EXERCISE DESCRIPTION: Output a verbatim copy of the data, cut off after the line that contains "return np.array([side *".

┌─ DATASET EXTRACT

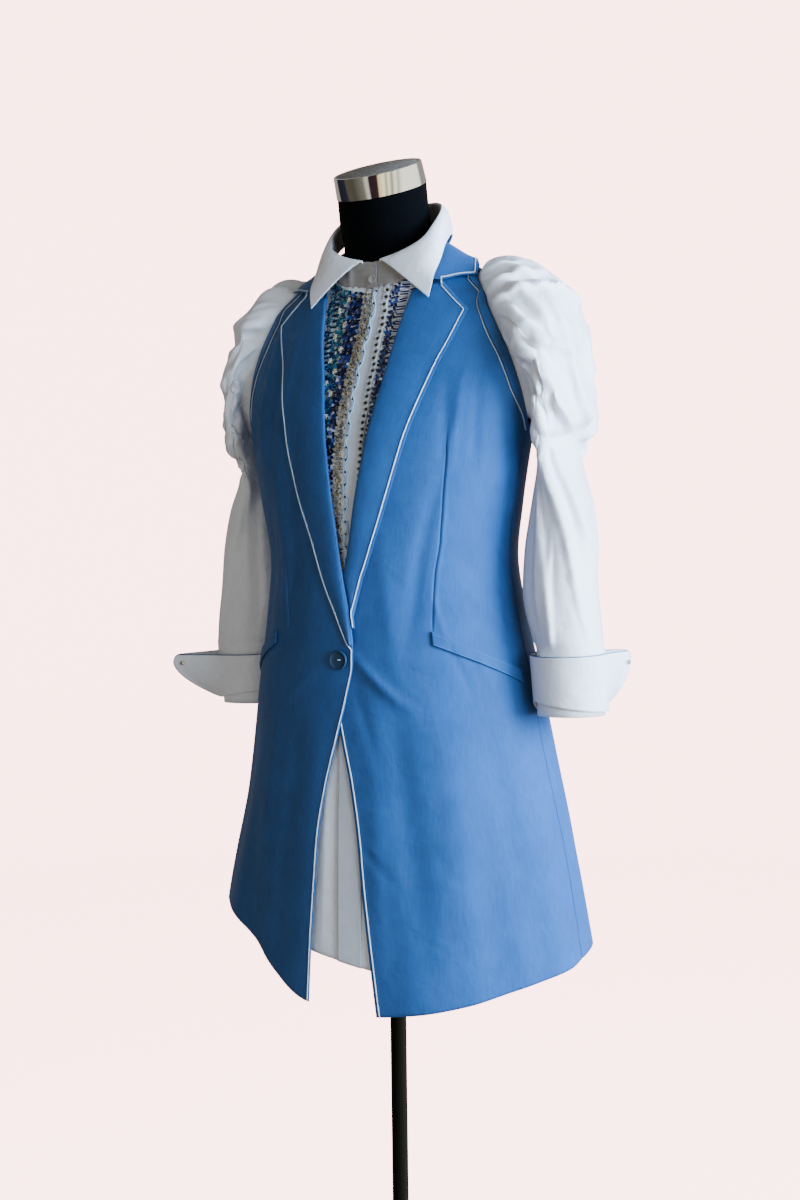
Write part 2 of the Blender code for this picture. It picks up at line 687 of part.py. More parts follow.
def make_sleeves(material):
    for side, name in ((LEFT, "sleeve_left"), (RIGHT, "sleeve_right")):
        rings = sleeve_rings(side)
        if side == RIGHT:
            rings = rings[:, ::-1]
        cloth(name, rings, SHIRTING_WALL, material, closed=True)


def cuff_middle(side):
    outer_x, inner_x = SLEEVE[-1, 0], SLEEVE[-1, 2]
    return np.array([side * (outer_x + inner_x) / 2, ARM_SWING[side], 0])


def cuff_outline(wing, radius, columns=29):
    """Level outline of a cuff: round the arm, its two ends running out side by side as a wing."""
    far = radius + wing
    touch = np.arccos(radius / far) if wing > 1e-4 else 0.0
    straight = np.sqrt(max(far ** 2 - radius ** 2, 0))
    length = straight * 2 + radius * (2 * np.pi - 2 * touch)
    start = WING_GAP * radius
    along = np.linspace(start, length - start, columns)
    angle = touch + (along - straight) / radius
    round_arm = radius * np.stack([np.cos(angle), np.sin(angle)], -1)
    tangent = radius * np.array([np.cos(touch), np.sin(touch)])
    tip = np.array([far, 0])
    share = np.clip(along / max(straight, 1e-6), 0, 1)[:, None]
    share_back = np.clip((length - along) / max(straight, 1e-6), 0, 1)[:, None]
    first = tip * (1 - share) + tangent * share
    last = tip * (1 - share_back) + tangent * np.array([1, -1]) * share_back
    points = np.where((along < straight)[:, None], first, round_arm)
    points = np.where((along > length - straight)[:, None], last, points)
    apart = np.where(along < length / 2, 1, -1) * 0.0022 * (1 - np.minimum(share, share_back)[:, 0])
    points[:, 1] += np.where(np.minimum(along, length - along) < straight, apart, 0)
    return points


def make_cuffs(material, metal):
    """Turned-back cuffs with a wing to the outside, and the stud that holds each wing."""
    for side, word in ((LEFT, "left"), (RIGHT, "right")):
        turn_x, turn_y = np.cos(WING_TURN[side]), np.sin(WING_TURN[side])
        grid = []
        for share in np.linspace(0, 1, 5):
            outline = cuff_outline(CUFF_WING[side] * share ** 0.9 + 0.0015,
                                   CUFF_RADIUS + CUFF_FLARE * share)
            x = outline[:, 0] * turn_x - outline[:, 1] * turn_y
            y = outline[:, 0] * turn_y + outline[:, 1] * turn_x
            z = np.full_like(x, CUFF_FOOT + (CUFF_TOP[side] - CUFF_FOOT) * share)
            grid.append(np.stack([side * x, y, z], -1) + cuff_middle(side))
        grid = np.array(grid)
        make_stud(f"stud_{word}", grid[-2:, -2:], STUD_LIFT[side], metal)
        if side == RIGHT:
            grid = grid[:, ::-1]
        cloth(f"cuff_{word}", grid, COLLAR_WALL, material)


def make_stud(name, corner, lift, metal):
    """Round stud head on the front of the wing, in the four-sided corner at its tip."""
    (low_near, low_tip), (high_near, high_tip) = corner
    facing = np.cross(high_tip - low_near, high_near - low_tip)
    facing *= -np.sign(facing[1]) / np.linalg.norm(facing)
    low = low_near + (low_tip - low_near) * STUD_PLACE[0]
    high = high_near + (high_tip - high_near) * STUD_PLACE[0]
    spot = low + (high - low) * STUD_PLACE[1] + facing * lift
    profile = [(0.0, 0.0030), (STUD_RADIUS * 0.6, 0.0027), (STUD_RADIUS, 0.0014),
               (STUD_RADIUS * 0.8, 0.0), (0.0, 0.0)]
    stud = turned(name, profile, metal, steps=14)
    turn = Vector(facing.tolist()).to_track_quat("Z", "Y").to_matrix().to_4x4()
    stud.matrix_world = Matrix.Translation(spot.tolist()) @ turn


def make_form(material):
    """Torso and leaning neck of the dress form, one smooth closed body."""
    turn = np.linspace(0, 2 * np.pi, 25)[:-1]
    heights = np.concatenate([FORM[:3, 0], np.linspace(FORM[2, 0], FORM[8, 0], 8)[1:],
                              FORM[9:, 0]])
    rings = [oval(FORM, turn, np.full_like(turn, height)) for height in heights]
    for count, ring in enumerate(rings[-NECK_TAPER:], 1):
        lean = np.tan(NECK_LEAN) * count / (NECK_TAPER + 1)
        ring[:, 2] += (ring[:, 1] - ring[:, 1].mean()) * lean * (count / NECK_TAPER) ** 2
    radius, middle, top = NECK_TOP
    ahead = -radius * np.cos(turn)
    rings.append(np.stack([radius * np.sin(turn), middle + ahead * np.cos(NECK_LEAN),
                           top + ahead * np.sin(NECK_LEAN)], -1))
    rings = np.array(rings)
    levels, columns = rings.shape[:2]
    row, col = np.meshgrid(np.arange(levels - 1), np.arange(columns), indexing="ij")
    beside = (col + 1) % columns
    corners = [row * columns + col, row * columns + beside,
               (row + 1) * columns + beside, (row + 1) * columns + col]
    faces = np.stack(corners, -1).reshape(-1, 4).tolist()
    faces.append(list(range(columns))[::-1])
    faces.append([(levels - 1) * columns + i for i in range(columns)])
    mesh = bpy.data.meshes.new("form_torso")
    mesh.from_pydata(rings.reshape(-1, 3).tolist(), [], faces)
    place("form_torso", mesh, material)


def make_stand(black, steel):
    """Base plate with its hub, the pole, and the turned cap on the neck."""
    base = [(0.0, HUB_TOP), (HUB_RADIUS - 0.003, HUB_TOP), (HUB_RADIUS, HUB_TOP - 0.003),
            (HUB_RADIUS, BASE_RISE + 0.004), (HUB_RADIUS + 0.006, BASE_RISE),
            (BASE_RADIUS - 0.012, BASE_RIM), (BASE_RADIUS, BASE_RIM - 0.003), (BASE_RADIUS, 0.0),
            (0.0, 0.0)]
    turned("base_plate", base, black, steps=40)
    foot, top = HUB_TOP + SEAM_GAP, FORM[0, 0] - SEAM_GAP
    bpy.ops.mesh.primitive_cylinder_add(vertices=24, radius=POLE_RADIUS, depth=top - foot,
                                        location=(0, 0, (foot + top) / 2))
    pole = bpy.context.object
    pole.name = pole.data.name = "pole"
    pole.data.materials.append(black)
    for holder in list(pole.users_collection):
        holder.objects.unlink(pole)
    bpy.data.collections["blazer_dress"].objects.link(pole)
    rim = CAP_RADIUS - CAP_TAPER
    cap = [(0.0, CAP_HEIGHT - 0.0012), (rim - 0.007, CAP_HEIGHT - 0.0012),
           (rim - 0.006, CAP_HEIGHT), (rim - CAP_ROUND, CAP_HEIGHT), (rim, CAP_HEIGHT - CAP_ROUND),
           (CAP_RADIUS, 0.002), (CAP_RADIUS - 0.002, 0.0), (0.0, 0.0)]
    top_piece = turned("neck_cap", cap, steel, steps=32)
    _, middle, height = NECK_TOP
    up = np.array([0, -np.sin(NECK_LEAN), np.cos(NECK_LEAN)])
    spot = np.array([0, middle, height]) + up * SEAM_GAP
    top_piece.matrix_world = (Matrix.Translation(spot.tolist())
                              @ Matrix.Rotation(NECK_LEAN, 4, "X"))


def main():
    clear_scene()
    collection = bpy.data.collections.new("blazer_dress")
    bpy.context.scene.collection.children.link(collection)
    suiting = finish("blue_suiting", (0.113, 0.322, 0.658), 0.62)
    shirting = finish("white_satin_cotton", (0.74, 0.77, 0.83), 0.45)
    dyed = finish("dyed_resin", (0.07, 0.17, 0.30), 0.35)
    black = finish("black_paint", (0.004, 0.004, 0.004), 0.35)
    velvet = finish("black_form_cover", (0.003, 0.004, 0.006), 0.8)
    steel = finish("chrome", (0.72, 0.71, 0.69), 0.12, 1.0)
    make_stand(black, steel)
    make_form(velvet)
    make_fronts(suiting)
    make_backs(suiting)
    make_lapels(suiting)
    make_blazer_collar(suiting)
    make_armhole_bands(suiting)
    make_pockets(suiting)
    make_button(dyed)
    make_shirt_front(shirting, shirting)
    make_shirt_collar(shirting)
    make_sleeves(shirting)
    make_cuffs(shirting, steel)
    for thing in collection.objects:
        if thing.name not in ("base_plate", "pole"):
            thing.matrix_world = Matrix.Translation((0, BODY_BACK, 0)) @ thing.matrix_world


main()
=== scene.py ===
"""Blazer dress on a limbless dress form: the looks of every piece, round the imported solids.

A halter-cut blazer dress with corded notch lapels, one button and welt pockets, with a built-in
shirt front worked in sequins and beads, a shirt collar and pleated puff sleeves, on a black form.

Metres, +Z up; tables times MM are in millimetres. The dress faces -Y and the wearer's left is +X.
The origin is the middle of the base plate's underside. A side of +1 is the wearer's left.
An angle on the body is 0 at the centre front, +90 at the wearer's left and 180 at the centre back.
"""

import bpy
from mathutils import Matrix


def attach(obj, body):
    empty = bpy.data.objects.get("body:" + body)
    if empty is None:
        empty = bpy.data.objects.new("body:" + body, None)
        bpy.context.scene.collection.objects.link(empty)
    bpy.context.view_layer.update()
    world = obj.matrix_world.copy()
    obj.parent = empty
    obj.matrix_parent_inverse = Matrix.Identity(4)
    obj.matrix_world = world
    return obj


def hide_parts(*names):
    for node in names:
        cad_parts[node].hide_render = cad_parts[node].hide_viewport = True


bl_info = {
    "name": "Blazer Dress on a Form",
    "version": (1, 0, 0),
    "blender": (4, 5, 0),
    "location": "View3D > Sidebar > Blazer Dress",
    "description": "Builds a blazer dress with a beaded shirt front on a dress form",
    "category": "Object",
}

import bpy
import numpy as np
from mathutils import Matrix

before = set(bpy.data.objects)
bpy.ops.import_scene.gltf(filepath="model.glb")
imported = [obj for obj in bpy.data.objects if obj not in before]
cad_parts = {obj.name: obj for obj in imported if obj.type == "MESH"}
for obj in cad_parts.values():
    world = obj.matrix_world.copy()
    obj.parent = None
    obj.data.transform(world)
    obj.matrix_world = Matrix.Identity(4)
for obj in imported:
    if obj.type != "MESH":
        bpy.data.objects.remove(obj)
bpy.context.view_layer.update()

LEFT, RIGHT = 1, -1
WORDS = {LEFT: "left", RIGHT: "right"}
MM = 0.001
UP = np.array([0, 0, 1.0])
LEVEL = np.array([1, 1, 0])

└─

WRITTEN RESPONSE:
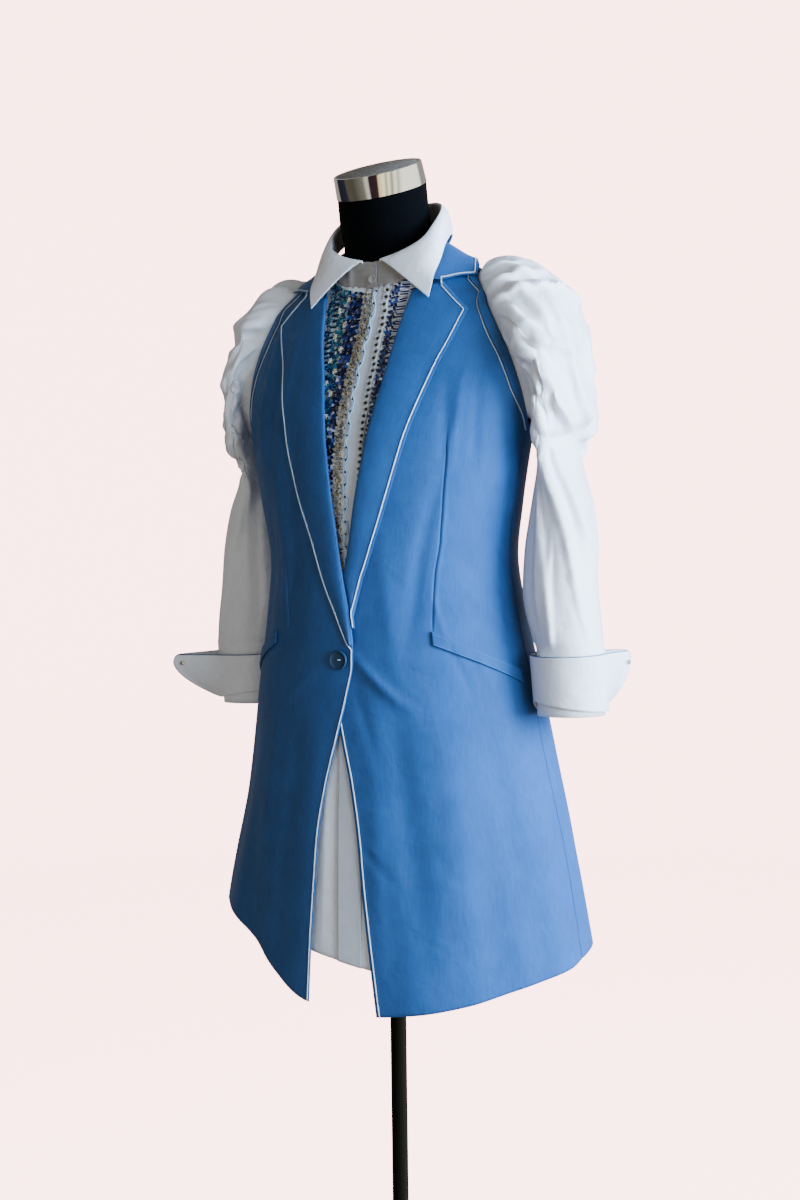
Write part 2 of the Blender code for this picture. It picks up at line 687 of part.py. More parts follow.
def make_sleeves(material):
    for side, name in ((LEFT, "sleeve_left"), (RIGHT, "sleeve_right")):
        rings = sleeve_rings(side)
        if side == RIGHT:
            rings = rings[:, ::-1]
        cloth(name, rings, SHIRTING_WALL, material, closed=True)


def cuff_middle(side):
    outer_x, inner_x = SLEEVE[-1, 0], SLEEVE[-1, 2]
    return np.array([side * (outer_x + inner_x) / 2, ARM_SWING[side], 0])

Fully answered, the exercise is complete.